■ **Data for the task**
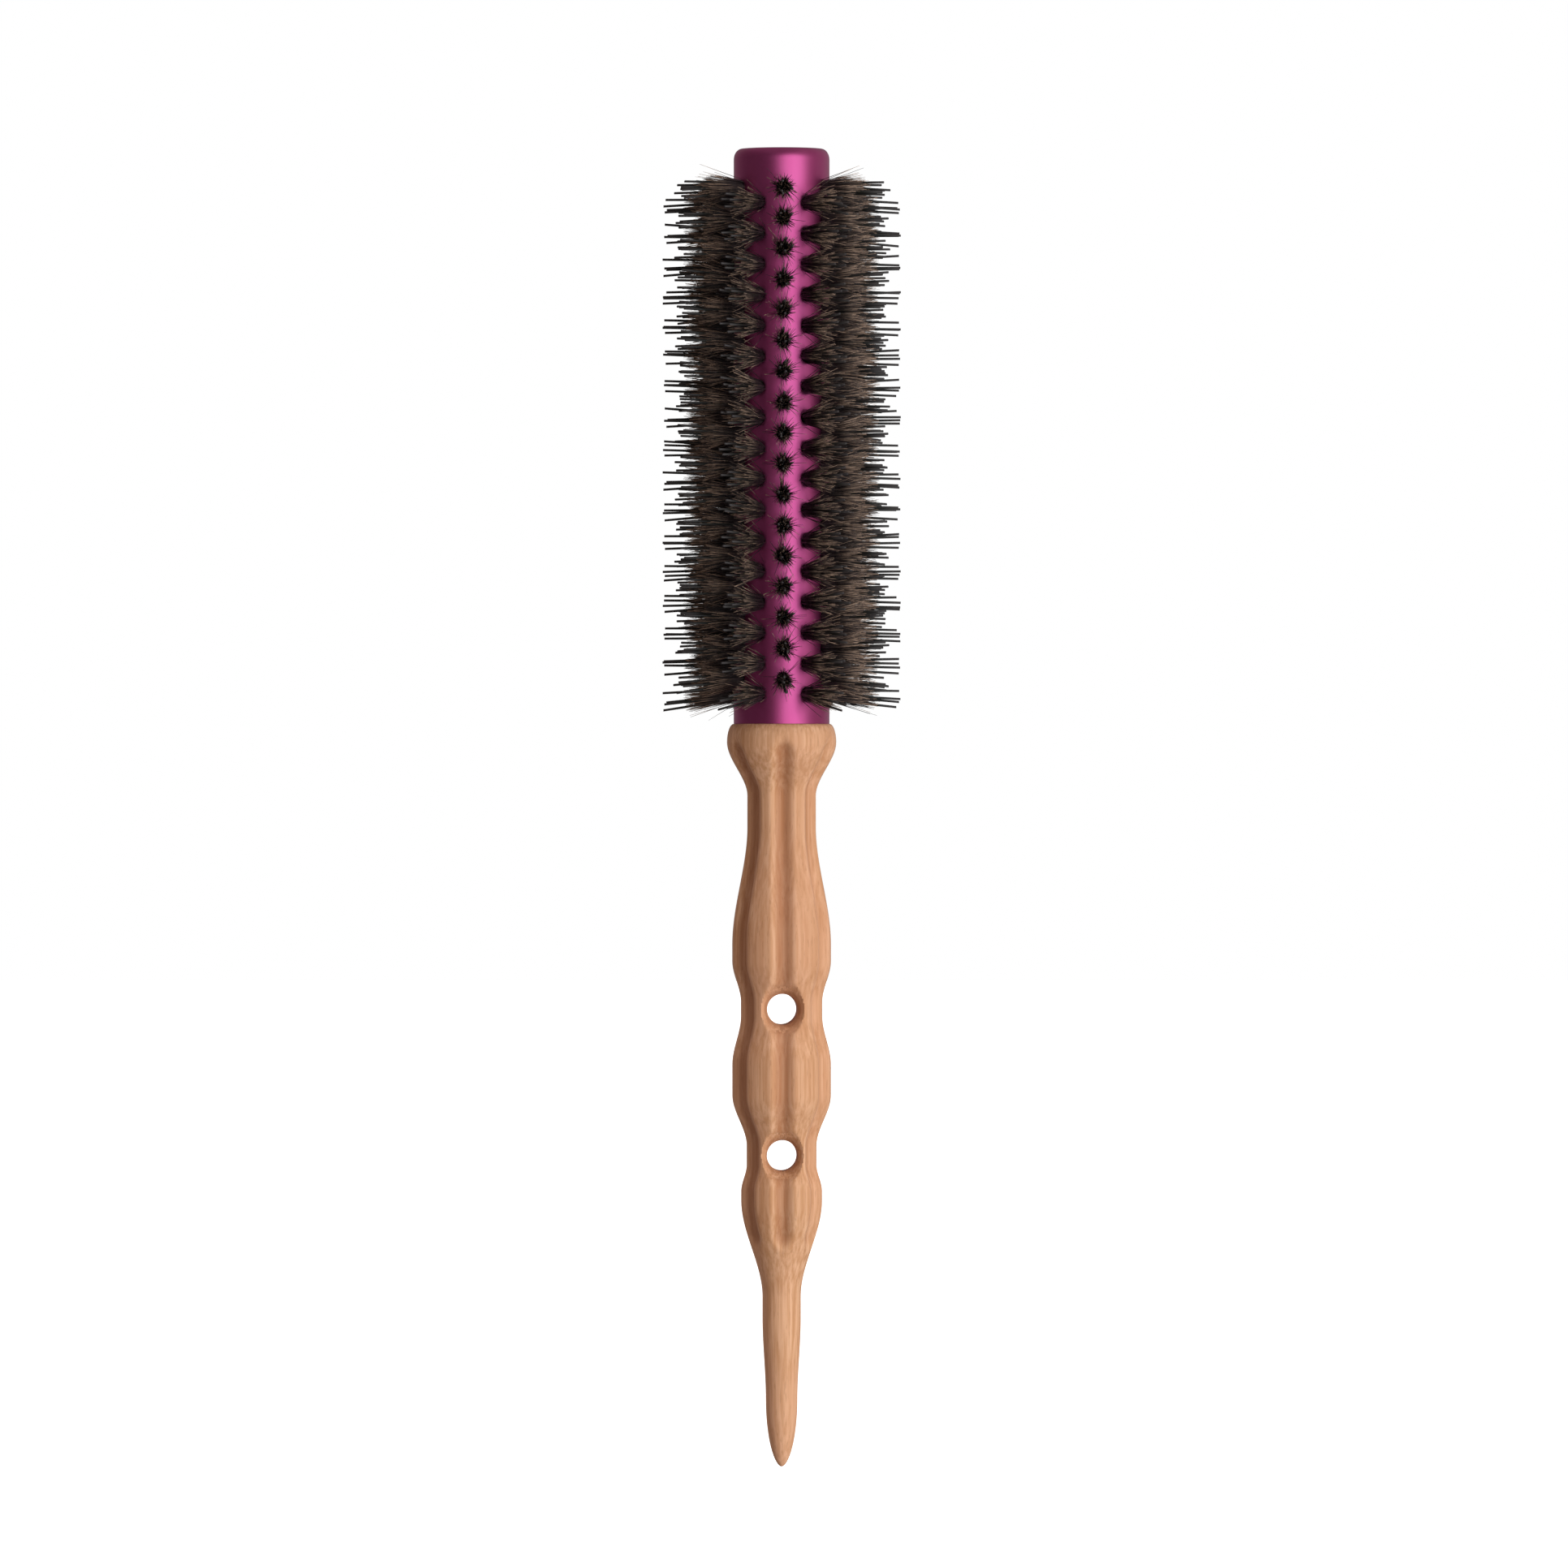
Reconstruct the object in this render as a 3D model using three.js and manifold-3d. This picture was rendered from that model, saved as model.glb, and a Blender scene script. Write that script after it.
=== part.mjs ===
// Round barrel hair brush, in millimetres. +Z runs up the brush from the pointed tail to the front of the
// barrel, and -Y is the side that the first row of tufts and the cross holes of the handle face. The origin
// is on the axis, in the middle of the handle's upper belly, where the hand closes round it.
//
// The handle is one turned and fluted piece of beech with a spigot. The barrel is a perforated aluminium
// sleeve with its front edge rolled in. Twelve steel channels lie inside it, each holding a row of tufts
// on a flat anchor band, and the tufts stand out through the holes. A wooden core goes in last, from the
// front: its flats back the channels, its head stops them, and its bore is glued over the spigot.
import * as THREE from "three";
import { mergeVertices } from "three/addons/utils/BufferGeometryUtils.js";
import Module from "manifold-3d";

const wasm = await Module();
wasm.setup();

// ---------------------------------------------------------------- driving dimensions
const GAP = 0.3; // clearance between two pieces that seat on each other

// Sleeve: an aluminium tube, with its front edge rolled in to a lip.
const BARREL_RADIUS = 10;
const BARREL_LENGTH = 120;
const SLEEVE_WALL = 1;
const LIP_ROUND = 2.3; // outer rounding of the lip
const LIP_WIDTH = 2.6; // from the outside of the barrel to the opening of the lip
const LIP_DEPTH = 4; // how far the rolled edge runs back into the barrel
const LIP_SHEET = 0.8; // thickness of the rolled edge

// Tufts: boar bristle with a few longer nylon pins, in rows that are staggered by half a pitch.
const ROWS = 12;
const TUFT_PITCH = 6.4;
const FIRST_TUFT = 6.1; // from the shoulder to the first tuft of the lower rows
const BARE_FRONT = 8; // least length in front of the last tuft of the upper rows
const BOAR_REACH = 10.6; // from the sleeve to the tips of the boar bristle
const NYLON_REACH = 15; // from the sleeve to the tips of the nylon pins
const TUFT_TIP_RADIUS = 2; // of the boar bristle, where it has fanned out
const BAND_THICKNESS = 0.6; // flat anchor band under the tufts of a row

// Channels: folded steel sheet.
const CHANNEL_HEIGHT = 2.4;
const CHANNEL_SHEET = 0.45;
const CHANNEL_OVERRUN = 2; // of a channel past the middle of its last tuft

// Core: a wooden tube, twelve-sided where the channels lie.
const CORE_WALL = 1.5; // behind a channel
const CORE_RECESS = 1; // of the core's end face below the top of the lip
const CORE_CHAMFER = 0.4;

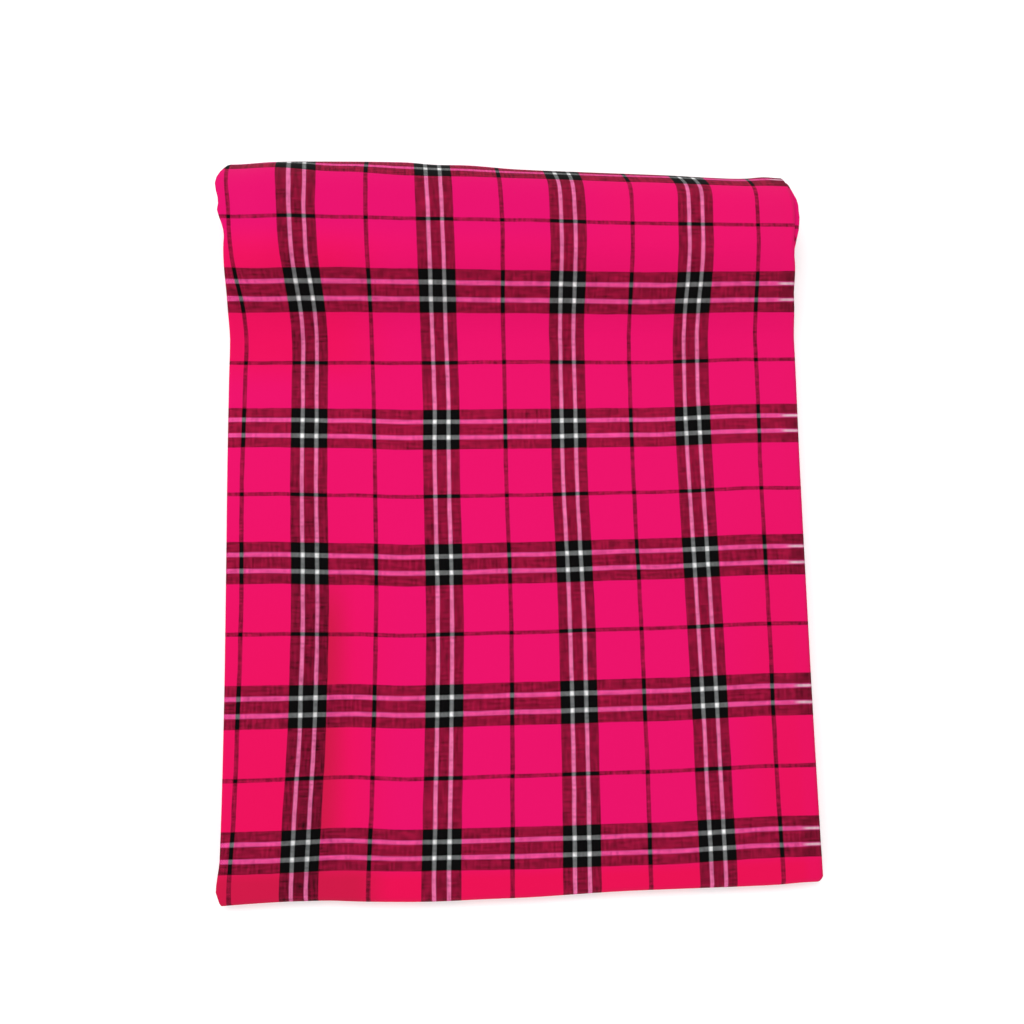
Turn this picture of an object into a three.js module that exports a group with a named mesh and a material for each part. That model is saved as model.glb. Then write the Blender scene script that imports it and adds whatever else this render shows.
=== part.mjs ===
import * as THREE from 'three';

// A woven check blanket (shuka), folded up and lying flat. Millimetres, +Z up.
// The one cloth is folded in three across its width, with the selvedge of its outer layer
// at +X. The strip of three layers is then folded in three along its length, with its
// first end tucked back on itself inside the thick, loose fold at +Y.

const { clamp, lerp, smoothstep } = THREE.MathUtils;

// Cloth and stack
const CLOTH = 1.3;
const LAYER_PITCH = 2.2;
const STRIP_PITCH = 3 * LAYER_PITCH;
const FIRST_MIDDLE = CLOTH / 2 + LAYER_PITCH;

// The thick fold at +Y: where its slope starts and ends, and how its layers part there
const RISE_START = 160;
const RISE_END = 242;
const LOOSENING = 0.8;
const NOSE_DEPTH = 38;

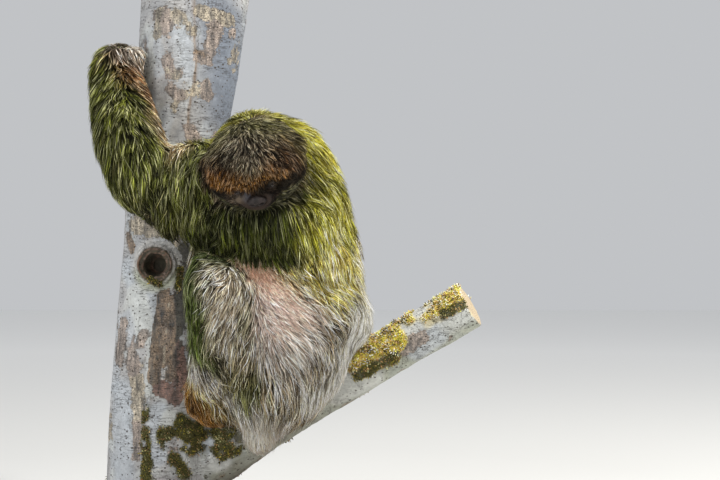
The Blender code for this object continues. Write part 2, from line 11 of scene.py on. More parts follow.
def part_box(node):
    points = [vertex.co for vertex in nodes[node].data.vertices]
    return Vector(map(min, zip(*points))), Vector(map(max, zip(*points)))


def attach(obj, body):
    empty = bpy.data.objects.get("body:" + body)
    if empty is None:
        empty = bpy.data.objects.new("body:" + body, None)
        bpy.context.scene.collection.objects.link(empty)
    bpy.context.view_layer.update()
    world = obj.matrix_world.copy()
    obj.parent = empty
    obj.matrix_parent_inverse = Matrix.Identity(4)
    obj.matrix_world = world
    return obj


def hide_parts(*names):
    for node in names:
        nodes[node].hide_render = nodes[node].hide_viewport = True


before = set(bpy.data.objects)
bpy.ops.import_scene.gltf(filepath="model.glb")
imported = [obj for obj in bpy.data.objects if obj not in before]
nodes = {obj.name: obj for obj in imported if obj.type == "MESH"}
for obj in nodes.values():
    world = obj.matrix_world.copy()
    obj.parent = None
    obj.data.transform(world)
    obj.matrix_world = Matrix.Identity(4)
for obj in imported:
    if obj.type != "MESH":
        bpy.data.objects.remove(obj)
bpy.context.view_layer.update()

■ **Prompt**
Extract every line from the one with "obj.matrix_world = world" down to the final line above, both included, exactly as written.

■ **Final answer**
    obj.matrix_world = world
    return obj


def hide_parts(*names):
    for node in names:
        nodes[node].hide_render = nodes[node].hide_viewport = True


before = set(bpy.data.objects)
bpy.ops.import_scene.gltf(filepath="model.glb")
imported = [obj for obj in bpy.data.objects if obj not in before]
nodes = {obj.name: obj for obj in imported if obj.type == "MESH"}
for obj in nodes.values():
    world = obj.matrix_world.copy()
    obj.parent = None
    obj.data.transform(world)
    obj.matrix_world = Matrix.Identity(4)
for obj in imported:
    if obj.type != "MESH":
        bpy.data.objects.remove(obj)
bpy.context.view_layer.update()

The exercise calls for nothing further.